→ **Direction**: Look in the material below for the line with "scale_marks = make_scale_marks(number)" and the line with "if empty is", then set down exactly those two lines and all lines between, nothing more.
[start Records supplied]
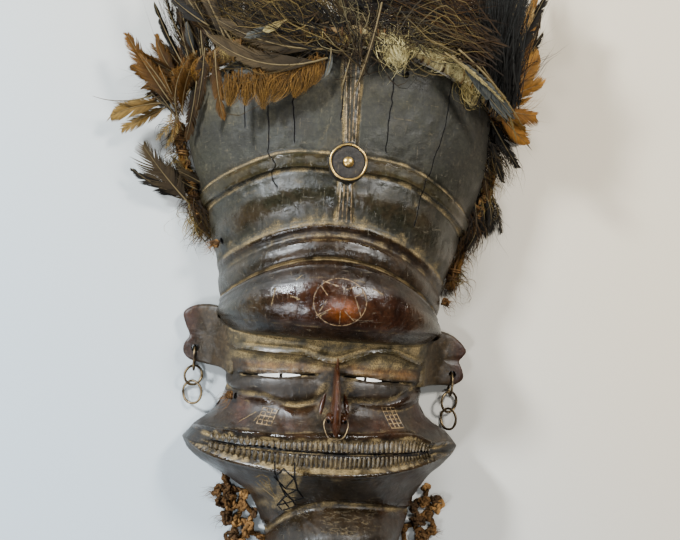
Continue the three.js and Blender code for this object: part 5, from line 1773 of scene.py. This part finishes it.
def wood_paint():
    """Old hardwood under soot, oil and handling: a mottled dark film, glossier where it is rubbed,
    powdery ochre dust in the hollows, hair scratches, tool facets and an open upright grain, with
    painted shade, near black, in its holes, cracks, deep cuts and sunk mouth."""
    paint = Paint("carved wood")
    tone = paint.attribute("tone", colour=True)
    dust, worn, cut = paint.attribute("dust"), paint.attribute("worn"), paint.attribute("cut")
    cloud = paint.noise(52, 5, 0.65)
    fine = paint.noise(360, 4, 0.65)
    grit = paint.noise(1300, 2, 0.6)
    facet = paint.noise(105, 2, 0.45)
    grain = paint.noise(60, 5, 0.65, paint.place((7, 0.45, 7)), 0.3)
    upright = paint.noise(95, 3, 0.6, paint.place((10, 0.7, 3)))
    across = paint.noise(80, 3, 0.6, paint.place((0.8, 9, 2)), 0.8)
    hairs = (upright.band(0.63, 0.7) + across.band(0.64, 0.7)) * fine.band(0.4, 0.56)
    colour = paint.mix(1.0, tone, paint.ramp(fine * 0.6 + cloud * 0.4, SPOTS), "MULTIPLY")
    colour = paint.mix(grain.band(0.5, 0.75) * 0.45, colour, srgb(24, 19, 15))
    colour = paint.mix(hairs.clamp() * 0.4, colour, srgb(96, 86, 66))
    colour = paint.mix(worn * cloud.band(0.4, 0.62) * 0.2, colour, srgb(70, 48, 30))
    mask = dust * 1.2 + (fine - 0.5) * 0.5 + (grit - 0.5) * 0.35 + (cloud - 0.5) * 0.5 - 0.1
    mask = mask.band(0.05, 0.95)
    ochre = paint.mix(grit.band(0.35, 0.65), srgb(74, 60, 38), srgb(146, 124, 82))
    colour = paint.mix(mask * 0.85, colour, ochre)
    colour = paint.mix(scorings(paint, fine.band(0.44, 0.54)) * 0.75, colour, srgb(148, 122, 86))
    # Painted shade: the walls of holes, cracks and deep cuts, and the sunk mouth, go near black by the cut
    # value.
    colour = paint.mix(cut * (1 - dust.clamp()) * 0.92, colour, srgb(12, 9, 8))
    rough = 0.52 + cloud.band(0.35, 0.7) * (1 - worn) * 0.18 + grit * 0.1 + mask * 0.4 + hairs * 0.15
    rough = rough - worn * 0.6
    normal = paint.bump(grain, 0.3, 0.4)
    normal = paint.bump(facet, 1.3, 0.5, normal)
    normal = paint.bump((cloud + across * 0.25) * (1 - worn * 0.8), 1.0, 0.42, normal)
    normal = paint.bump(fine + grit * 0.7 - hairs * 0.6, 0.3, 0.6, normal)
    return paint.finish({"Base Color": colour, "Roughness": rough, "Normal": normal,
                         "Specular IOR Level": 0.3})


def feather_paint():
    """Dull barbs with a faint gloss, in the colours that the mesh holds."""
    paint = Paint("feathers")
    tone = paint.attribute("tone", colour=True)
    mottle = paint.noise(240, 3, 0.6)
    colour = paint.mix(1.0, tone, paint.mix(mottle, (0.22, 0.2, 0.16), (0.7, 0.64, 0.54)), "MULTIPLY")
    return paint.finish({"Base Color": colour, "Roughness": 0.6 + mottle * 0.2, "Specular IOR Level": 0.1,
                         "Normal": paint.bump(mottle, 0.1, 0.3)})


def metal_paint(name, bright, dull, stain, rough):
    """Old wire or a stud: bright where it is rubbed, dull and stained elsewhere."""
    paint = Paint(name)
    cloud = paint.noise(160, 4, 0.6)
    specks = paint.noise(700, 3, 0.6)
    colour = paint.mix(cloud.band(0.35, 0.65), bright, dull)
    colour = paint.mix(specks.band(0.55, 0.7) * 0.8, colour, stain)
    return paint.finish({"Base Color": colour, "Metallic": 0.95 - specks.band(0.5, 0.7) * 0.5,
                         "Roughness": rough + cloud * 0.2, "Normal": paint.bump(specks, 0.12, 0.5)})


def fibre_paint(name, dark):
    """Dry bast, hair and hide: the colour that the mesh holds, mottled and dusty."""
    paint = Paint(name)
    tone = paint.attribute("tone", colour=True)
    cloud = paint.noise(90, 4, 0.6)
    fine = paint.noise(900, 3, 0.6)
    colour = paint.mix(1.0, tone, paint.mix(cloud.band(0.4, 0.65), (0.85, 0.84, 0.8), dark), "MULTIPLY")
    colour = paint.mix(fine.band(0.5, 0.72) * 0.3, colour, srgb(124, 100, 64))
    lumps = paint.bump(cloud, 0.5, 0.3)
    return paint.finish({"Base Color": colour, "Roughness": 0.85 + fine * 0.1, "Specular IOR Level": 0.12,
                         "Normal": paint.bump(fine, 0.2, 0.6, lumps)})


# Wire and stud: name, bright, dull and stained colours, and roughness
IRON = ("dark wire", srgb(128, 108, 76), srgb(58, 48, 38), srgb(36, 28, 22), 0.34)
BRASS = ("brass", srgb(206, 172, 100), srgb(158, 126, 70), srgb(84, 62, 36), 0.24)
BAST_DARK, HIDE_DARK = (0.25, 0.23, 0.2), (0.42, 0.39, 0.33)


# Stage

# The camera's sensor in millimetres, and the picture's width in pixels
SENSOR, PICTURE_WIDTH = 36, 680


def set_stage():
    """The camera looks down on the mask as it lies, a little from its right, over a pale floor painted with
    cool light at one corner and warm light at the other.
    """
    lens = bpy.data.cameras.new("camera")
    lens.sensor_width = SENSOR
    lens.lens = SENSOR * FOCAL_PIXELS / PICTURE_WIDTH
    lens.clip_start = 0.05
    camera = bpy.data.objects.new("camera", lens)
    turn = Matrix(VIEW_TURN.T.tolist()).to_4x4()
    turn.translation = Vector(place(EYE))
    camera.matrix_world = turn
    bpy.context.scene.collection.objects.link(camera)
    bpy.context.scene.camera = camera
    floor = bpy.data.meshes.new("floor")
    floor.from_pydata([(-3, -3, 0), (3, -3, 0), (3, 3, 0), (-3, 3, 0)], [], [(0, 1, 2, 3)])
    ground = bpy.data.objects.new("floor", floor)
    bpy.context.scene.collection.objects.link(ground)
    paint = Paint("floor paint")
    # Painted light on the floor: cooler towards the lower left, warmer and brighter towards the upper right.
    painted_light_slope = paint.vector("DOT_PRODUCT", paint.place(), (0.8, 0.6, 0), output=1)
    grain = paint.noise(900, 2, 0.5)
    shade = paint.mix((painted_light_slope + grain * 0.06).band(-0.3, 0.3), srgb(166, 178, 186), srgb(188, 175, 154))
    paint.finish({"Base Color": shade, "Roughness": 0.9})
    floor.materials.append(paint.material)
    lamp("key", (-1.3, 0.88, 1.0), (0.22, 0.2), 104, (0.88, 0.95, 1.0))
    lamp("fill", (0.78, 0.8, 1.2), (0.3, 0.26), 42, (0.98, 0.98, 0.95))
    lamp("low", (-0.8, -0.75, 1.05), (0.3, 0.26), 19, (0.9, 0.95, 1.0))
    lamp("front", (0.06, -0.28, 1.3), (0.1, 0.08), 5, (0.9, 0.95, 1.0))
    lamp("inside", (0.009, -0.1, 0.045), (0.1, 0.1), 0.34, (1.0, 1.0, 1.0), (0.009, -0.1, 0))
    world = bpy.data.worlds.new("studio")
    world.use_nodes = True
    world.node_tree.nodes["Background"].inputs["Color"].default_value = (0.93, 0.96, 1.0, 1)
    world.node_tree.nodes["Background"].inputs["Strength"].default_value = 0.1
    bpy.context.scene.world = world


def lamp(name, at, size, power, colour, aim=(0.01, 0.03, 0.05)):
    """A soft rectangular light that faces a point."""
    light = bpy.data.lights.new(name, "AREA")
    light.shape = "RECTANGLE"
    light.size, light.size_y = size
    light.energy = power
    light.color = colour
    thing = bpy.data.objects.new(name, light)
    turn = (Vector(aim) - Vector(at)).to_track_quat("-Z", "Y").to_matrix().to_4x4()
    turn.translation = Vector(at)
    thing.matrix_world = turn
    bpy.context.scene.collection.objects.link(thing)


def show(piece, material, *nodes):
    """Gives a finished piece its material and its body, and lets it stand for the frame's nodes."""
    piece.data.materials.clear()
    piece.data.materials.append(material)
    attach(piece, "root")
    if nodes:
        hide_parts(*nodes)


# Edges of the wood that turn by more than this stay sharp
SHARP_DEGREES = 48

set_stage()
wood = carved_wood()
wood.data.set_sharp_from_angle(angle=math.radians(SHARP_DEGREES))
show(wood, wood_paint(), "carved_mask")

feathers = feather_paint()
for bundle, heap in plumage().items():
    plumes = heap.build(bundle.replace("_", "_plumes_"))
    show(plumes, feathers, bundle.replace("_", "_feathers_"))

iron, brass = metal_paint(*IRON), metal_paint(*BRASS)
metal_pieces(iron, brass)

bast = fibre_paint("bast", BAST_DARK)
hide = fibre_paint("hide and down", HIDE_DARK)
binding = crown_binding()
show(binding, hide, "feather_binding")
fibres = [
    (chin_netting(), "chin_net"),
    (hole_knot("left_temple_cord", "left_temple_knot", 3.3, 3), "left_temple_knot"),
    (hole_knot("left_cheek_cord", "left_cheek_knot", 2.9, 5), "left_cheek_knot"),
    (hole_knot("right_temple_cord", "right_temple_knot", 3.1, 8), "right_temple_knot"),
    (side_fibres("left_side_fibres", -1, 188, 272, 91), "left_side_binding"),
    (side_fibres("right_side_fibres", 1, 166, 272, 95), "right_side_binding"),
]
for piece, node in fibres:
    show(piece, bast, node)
[end Records supplied]
[start Records supplied]
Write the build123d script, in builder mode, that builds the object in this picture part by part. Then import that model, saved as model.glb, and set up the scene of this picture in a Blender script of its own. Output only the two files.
[end Records supplied]
[start Records supplied]
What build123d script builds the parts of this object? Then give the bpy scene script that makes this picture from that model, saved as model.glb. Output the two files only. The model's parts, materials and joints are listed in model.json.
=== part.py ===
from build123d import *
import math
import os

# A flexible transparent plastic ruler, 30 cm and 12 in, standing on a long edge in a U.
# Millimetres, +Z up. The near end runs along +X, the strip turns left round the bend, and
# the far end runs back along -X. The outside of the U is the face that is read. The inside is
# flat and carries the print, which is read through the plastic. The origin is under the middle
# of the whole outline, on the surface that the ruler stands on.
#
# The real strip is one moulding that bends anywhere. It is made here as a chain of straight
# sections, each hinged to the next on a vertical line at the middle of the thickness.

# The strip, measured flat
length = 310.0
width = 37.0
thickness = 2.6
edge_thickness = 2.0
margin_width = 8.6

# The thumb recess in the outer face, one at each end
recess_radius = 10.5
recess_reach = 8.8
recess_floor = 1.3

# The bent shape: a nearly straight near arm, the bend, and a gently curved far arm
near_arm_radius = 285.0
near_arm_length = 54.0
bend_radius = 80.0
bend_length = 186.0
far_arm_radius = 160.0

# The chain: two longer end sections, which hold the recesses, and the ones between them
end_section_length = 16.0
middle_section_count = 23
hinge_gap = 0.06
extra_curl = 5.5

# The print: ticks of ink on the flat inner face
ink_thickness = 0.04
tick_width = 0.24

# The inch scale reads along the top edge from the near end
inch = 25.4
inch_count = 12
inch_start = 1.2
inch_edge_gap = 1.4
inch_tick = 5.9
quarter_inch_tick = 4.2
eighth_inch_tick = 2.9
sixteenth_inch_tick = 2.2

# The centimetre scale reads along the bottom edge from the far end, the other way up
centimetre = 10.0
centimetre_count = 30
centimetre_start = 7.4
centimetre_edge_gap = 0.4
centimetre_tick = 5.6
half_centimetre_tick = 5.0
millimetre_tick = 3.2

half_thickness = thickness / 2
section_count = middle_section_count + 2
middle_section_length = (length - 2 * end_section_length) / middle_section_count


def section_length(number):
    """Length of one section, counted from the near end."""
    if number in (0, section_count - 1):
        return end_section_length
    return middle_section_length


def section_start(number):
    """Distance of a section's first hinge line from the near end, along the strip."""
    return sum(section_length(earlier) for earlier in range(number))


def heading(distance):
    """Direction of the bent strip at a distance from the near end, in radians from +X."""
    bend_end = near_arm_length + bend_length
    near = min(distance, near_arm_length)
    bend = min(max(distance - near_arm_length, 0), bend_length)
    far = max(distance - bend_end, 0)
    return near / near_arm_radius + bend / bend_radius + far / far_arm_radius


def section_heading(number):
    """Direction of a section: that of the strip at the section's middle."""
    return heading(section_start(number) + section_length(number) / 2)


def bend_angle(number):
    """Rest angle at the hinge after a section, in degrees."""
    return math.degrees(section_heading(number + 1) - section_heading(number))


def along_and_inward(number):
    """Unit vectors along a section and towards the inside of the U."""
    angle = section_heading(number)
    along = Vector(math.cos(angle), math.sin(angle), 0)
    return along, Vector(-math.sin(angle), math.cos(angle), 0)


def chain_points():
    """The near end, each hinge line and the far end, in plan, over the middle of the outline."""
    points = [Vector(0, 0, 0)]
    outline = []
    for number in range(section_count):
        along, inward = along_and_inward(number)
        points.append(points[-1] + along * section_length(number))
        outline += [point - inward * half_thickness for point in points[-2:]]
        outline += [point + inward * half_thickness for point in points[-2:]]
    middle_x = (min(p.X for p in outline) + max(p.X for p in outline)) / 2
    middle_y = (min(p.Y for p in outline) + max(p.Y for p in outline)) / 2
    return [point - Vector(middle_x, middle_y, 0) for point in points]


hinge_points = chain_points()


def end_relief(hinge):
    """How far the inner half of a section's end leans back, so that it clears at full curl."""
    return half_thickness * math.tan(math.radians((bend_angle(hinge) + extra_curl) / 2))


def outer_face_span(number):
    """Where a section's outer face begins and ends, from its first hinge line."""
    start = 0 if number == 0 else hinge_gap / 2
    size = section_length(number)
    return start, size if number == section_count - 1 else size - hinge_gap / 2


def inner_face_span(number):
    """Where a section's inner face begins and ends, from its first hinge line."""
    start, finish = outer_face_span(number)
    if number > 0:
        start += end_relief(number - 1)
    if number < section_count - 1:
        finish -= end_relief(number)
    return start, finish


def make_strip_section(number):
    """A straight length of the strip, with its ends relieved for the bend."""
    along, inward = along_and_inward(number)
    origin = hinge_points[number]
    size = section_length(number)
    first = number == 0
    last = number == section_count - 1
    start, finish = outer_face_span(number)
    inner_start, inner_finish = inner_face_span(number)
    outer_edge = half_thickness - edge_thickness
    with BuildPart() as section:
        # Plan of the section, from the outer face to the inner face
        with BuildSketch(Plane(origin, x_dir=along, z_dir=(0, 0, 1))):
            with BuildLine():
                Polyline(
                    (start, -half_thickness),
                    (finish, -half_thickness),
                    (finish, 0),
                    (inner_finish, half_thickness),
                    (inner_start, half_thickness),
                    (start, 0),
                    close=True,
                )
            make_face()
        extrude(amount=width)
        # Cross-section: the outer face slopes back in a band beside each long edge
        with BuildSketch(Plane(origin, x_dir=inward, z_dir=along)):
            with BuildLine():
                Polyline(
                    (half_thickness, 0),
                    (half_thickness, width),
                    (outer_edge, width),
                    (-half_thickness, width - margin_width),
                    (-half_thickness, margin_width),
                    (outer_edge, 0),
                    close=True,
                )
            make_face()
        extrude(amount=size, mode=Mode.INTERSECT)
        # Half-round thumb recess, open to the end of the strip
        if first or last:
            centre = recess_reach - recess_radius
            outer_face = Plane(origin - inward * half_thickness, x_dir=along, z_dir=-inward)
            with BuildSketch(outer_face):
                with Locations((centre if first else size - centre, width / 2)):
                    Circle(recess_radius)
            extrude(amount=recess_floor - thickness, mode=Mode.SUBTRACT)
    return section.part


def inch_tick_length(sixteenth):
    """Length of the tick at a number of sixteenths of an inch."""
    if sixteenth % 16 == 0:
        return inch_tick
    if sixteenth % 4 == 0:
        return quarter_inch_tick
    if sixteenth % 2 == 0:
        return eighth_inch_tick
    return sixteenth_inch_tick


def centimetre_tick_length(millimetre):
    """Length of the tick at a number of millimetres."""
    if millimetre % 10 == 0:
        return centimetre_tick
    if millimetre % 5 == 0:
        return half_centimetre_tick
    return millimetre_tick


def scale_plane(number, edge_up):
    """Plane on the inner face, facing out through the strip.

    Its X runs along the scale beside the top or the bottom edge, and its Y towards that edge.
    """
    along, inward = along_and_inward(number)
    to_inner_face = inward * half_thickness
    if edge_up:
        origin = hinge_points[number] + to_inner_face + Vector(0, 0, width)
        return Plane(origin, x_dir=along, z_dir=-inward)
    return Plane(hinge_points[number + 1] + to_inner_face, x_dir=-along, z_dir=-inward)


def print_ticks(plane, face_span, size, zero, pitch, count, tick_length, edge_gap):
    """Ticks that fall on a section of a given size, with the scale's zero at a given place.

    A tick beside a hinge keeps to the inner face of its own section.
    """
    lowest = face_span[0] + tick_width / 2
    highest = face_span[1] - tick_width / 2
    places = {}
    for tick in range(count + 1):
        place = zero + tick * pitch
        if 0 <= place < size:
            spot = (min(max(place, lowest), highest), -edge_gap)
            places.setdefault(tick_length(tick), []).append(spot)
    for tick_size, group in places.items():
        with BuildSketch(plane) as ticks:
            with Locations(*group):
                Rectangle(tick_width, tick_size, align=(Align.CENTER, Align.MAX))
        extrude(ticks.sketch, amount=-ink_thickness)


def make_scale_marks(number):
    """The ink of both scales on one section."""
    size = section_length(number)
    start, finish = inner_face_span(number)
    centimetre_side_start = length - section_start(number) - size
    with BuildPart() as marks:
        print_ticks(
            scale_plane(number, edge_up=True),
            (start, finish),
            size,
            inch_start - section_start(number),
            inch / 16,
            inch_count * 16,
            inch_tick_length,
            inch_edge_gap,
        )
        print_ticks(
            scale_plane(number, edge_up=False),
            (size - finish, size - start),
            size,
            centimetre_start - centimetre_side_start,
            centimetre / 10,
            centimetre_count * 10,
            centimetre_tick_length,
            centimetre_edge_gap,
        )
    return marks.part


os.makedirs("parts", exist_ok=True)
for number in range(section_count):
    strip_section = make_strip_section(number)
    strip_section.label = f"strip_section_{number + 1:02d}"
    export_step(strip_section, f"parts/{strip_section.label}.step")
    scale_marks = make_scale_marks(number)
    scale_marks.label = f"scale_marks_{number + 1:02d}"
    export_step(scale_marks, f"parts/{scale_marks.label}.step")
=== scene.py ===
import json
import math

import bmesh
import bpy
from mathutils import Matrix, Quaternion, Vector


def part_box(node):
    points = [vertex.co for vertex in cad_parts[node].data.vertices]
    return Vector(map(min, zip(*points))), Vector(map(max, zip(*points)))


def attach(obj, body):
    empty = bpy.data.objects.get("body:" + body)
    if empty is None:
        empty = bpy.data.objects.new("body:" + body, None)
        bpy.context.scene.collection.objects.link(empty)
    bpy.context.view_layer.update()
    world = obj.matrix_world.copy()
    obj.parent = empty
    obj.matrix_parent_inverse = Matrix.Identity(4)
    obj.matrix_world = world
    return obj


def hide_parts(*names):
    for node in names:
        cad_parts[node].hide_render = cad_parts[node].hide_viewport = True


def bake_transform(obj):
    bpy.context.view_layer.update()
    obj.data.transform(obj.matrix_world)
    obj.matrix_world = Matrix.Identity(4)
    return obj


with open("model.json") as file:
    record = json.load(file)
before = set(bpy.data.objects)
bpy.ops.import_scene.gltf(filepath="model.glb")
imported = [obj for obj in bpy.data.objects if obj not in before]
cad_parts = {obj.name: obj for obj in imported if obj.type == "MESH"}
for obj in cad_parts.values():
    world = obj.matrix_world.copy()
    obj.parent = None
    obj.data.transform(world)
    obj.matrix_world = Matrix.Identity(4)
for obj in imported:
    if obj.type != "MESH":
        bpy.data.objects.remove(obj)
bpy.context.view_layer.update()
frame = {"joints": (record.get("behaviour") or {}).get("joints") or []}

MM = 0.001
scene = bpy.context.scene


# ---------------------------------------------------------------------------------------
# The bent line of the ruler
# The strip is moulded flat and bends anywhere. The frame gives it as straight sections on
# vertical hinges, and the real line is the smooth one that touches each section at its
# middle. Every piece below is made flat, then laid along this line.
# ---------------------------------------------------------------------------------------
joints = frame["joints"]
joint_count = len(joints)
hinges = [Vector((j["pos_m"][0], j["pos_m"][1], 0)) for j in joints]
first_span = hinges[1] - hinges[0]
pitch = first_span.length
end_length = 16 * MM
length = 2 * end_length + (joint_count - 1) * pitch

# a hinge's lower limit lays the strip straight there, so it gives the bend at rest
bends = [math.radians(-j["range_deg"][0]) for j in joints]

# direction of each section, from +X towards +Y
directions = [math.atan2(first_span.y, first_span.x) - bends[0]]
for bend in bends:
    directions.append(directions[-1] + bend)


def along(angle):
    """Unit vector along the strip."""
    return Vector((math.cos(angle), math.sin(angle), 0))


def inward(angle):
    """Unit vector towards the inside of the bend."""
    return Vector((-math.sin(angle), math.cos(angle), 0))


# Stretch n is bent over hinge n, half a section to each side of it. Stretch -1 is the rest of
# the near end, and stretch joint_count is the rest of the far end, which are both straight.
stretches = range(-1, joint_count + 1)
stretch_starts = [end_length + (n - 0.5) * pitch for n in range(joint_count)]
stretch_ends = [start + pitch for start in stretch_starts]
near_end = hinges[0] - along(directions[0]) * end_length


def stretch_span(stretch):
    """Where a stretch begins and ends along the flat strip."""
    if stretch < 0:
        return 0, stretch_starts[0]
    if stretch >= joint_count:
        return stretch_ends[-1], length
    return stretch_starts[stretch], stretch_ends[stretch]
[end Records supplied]
→ **Complete output**:
    scale_marks = make_scale_marks(number)
    scale_marks.label = f"scale_marks_{number + 1:02d}"
    export_step(scale_marks, f"parts/{scale_marks.label}.step")
=== scene.py ===
import json
import math

import bmesh
import bpy
from mathutils import Matrix, Quaternion, Vector


def part_box(node):
    points = [vertex.co for vertex in cad_parts[node].data.vertices]
    return Vector(map(min, zip(*points))), Vector(map(max, zip(*points)))


def attach(obj, body):
    empty = bpy.data.objects.get("body:" + body)
    if empty is None:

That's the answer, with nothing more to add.